— START Material —

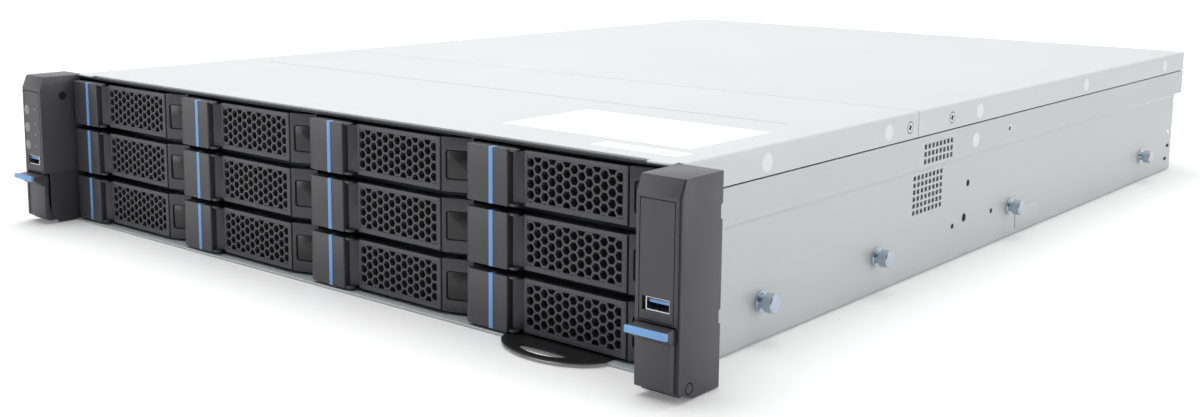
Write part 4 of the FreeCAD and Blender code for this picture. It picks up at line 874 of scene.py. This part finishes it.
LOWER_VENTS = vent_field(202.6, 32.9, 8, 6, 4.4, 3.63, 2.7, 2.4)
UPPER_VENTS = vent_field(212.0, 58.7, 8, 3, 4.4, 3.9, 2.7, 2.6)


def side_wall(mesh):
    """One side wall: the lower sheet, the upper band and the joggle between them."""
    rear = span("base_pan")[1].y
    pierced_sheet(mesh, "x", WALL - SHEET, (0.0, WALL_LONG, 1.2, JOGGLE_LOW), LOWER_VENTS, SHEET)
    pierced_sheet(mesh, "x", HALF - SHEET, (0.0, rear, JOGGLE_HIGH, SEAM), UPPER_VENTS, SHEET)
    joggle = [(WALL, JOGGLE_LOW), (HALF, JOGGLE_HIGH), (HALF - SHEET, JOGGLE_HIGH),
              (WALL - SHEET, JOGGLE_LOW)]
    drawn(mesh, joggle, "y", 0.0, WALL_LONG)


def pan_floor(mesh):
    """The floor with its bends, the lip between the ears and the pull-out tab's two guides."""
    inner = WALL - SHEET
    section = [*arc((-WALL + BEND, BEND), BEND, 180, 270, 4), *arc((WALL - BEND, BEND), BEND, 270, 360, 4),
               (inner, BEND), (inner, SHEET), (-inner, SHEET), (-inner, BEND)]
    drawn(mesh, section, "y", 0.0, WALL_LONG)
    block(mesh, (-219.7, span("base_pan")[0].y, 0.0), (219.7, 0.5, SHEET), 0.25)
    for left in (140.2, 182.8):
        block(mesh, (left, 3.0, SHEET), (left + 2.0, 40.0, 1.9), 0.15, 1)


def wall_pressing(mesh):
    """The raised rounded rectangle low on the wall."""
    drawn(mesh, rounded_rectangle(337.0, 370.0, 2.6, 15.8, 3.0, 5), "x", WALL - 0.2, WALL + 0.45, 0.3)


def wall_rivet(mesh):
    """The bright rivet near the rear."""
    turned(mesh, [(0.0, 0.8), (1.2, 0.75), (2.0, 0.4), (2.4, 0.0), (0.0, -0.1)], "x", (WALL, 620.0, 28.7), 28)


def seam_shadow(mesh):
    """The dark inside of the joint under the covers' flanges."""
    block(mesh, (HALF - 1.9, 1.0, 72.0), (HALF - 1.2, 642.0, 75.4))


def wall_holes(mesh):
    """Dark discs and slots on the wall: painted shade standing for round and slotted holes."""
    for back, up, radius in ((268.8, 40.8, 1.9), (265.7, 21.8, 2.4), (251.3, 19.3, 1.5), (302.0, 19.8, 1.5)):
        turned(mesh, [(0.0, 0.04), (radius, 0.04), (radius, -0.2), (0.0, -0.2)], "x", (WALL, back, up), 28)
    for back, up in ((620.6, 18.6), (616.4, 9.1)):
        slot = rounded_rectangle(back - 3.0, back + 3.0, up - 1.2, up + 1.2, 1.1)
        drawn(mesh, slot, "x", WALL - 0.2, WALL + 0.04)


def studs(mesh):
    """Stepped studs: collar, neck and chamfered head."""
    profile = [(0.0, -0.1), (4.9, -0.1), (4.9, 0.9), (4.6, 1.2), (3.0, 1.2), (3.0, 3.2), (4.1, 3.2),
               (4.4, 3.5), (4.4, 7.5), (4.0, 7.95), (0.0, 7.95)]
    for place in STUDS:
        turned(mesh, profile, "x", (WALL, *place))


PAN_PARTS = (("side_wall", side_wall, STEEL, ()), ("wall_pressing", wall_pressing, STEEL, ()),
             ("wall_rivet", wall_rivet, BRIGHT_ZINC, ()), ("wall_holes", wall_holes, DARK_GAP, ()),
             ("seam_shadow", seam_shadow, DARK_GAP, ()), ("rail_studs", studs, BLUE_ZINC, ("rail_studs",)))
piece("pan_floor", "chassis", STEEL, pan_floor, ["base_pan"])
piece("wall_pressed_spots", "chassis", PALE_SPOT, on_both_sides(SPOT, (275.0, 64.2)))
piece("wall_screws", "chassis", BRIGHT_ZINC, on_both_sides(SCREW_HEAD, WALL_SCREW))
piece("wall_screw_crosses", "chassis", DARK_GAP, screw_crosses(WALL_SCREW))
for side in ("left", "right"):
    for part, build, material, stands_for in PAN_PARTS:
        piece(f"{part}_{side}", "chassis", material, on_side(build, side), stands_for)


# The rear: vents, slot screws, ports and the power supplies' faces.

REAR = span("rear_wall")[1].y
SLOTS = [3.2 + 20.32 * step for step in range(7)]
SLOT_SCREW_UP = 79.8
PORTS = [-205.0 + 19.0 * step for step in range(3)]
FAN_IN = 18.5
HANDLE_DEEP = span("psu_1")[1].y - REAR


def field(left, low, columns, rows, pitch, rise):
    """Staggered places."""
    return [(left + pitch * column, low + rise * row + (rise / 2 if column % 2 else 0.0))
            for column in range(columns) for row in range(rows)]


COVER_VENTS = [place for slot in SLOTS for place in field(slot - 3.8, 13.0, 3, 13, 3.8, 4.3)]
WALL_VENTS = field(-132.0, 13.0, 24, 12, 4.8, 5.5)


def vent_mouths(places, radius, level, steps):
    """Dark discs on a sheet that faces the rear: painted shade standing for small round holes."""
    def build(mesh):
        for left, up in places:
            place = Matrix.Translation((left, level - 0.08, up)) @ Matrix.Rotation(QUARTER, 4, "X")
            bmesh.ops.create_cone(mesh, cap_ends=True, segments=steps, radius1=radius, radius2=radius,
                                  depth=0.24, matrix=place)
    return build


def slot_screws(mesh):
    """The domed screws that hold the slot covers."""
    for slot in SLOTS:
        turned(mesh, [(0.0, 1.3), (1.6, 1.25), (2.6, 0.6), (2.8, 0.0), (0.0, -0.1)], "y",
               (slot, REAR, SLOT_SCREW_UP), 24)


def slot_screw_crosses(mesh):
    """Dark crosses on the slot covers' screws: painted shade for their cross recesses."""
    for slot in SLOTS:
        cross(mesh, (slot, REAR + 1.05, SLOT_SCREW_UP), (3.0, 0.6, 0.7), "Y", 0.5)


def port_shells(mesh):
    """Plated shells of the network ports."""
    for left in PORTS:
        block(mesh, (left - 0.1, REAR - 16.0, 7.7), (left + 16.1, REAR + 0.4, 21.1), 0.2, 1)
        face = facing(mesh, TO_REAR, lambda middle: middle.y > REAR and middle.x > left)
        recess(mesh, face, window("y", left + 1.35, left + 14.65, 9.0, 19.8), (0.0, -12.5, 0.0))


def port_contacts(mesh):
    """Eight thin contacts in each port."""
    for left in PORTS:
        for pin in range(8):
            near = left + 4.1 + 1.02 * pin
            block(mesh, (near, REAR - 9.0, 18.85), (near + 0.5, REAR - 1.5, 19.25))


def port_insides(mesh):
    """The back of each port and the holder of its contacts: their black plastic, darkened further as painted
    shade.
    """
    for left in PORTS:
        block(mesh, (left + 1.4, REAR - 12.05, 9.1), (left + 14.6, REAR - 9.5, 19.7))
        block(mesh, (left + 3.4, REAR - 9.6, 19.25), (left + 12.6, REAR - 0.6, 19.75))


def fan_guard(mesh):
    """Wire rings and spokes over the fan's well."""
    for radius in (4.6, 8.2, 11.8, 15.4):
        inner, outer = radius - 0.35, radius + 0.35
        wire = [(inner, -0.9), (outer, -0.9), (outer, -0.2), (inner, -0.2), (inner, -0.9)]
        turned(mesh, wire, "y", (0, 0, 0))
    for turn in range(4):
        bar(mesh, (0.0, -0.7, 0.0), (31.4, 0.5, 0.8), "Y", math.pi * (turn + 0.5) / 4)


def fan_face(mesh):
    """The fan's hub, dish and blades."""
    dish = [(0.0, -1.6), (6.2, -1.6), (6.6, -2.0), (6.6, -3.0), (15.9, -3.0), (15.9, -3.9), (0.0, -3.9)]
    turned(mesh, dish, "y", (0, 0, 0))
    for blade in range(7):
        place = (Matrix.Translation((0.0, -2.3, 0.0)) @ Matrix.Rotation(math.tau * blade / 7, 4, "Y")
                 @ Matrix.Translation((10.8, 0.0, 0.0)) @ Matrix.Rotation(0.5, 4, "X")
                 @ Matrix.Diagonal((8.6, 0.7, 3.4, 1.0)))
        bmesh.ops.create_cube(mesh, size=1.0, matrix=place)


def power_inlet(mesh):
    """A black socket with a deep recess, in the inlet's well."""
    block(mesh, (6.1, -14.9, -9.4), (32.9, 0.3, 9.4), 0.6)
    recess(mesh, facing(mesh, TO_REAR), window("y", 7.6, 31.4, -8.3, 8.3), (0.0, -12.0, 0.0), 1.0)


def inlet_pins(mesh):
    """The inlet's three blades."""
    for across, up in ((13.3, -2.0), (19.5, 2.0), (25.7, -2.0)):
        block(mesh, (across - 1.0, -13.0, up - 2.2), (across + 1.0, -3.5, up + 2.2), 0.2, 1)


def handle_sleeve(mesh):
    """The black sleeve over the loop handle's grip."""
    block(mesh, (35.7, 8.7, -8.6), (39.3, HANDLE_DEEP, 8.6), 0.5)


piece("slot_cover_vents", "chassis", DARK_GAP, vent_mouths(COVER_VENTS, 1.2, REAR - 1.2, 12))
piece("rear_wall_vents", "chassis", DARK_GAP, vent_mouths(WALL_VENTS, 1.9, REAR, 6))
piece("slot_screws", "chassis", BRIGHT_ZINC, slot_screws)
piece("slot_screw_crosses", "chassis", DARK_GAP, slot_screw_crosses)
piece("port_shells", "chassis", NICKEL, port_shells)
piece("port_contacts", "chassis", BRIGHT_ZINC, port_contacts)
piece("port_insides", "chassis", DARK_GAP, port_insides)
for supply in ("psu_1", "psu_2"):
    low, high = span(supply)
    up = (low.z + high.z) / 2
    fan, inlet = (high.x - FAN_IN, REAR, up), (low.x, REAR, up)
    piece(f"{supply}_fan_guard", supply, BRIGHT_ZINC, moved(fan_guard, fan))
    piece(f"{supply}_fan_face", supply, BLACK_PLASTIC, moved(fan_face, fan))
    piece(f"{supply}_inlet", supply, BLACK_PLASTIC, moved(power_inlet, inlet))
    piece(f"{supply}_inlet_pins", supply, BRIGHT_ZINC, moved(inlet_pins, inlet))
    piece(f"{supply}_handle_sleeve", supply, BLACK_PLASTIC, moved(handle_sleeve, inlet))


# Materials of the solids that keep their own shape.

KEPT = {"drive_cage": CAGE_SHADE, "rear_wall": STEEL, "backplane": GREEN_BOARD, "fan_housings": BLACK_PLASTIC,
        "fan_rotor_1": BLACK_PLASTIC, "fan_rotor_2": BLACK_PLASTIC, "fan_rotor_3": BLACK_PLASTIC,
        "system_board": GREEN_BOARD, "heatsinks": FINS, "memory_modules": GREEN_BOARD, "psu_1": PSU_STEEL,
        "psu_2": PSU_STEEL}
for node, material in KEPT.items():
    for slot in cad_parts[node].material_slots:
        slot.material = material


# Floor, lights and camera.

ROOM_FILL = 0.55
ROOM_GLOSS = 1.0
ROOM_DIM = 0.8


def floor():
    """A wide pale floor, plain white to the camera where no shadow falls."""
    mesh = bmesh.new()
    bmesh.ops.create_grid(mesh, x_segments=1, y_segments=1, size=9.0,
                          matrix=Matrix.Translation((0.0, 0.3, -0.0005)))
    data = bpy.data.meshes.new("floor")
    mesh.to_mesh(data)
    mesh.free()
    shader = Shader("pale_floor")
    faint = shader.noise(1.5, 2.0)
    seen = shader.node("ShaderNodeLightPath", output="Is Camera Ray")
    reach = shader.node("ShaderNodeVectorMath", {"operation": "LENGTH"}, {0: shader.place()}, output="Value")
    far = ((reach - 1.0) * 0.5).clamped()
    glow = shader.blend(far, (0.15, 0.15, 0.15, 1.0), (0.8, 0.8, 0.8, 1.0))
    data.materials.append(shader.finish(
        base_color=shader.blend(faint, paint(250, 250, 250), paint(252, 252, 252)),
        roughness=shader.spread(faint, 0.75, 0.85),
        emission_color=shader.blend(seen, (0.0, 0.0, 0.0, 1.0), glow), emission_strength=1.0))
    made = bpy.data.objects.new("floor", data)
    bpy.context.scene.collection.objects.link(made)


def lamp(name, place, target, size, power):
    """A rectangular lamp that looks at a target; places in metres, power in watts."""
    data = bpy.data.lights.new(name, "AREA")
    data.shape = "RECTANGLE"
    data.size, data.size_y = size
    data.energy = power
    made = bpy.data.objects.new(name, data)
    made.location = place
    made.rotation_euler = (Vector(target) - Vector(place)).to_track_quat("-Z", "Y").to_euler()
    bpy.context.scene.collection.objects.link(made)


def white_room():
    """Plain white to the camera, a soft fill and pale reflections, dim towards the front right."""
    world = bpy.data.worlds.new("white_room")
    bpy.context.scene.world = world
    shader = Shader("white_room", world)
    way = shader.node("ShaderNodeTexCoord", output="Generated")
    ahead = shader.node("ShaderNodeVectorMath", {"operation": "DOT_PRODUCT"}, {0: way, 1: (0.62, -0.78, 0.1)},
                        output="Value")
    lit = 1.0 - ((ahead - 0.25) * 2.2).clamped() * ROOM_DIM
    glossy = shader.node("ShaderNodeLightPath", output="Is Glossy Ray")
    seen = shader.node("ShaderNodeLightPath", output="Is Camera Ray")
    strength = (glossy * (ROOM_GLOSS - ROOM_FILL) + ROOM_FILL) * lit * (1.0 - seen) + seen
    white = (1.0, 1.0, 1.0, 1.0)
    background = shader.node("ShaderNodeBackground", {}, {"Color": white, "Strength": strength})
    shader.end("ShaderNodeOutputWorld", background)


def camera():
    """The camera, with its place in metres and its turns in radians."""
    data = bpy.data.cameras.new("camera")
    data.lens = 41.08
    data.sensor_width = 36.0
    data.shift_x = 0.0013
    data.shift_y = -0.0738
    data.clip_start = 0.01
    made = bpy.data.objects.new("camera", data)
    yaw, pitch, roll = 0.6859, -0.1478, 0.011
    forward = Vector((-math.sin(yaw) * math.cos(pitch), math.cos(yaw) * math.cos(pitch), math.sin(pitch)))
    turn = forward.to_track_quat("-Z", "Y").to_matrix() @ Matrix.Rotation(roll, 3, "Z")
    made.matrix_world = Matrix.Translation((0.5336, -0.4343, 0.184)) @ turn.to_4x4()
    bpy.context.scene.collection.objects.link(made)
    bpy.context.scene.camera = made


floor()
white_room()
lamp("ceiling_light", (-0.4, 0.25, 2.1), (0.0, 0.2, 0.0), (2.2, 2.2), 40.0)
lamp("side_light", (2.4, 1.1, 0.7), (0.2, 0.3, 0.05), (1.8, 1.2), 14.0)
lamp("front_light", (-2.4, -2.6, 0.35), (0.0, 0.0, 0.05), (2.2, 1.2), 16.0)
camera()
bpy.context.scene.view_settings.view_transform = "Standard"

— END Material —

(Problem) Select and copy every line of the listing with the word "scene".

(Exercise response)
Write part 4 of the FreeCAD and Blender code for this picture. It picks up at line 874 of scene.py. This part finishes it.
    bpy.context.scene.collection.objects.link(made)
    bpy.context.scene.collection.objects.link(made)
    bpy.context.scene.world = world
    bpy.context.scene.collection.objects.link(made)
    bpy.context.scene.camera = made
bpy.context.scene.view_settings.view_transform = "Standard"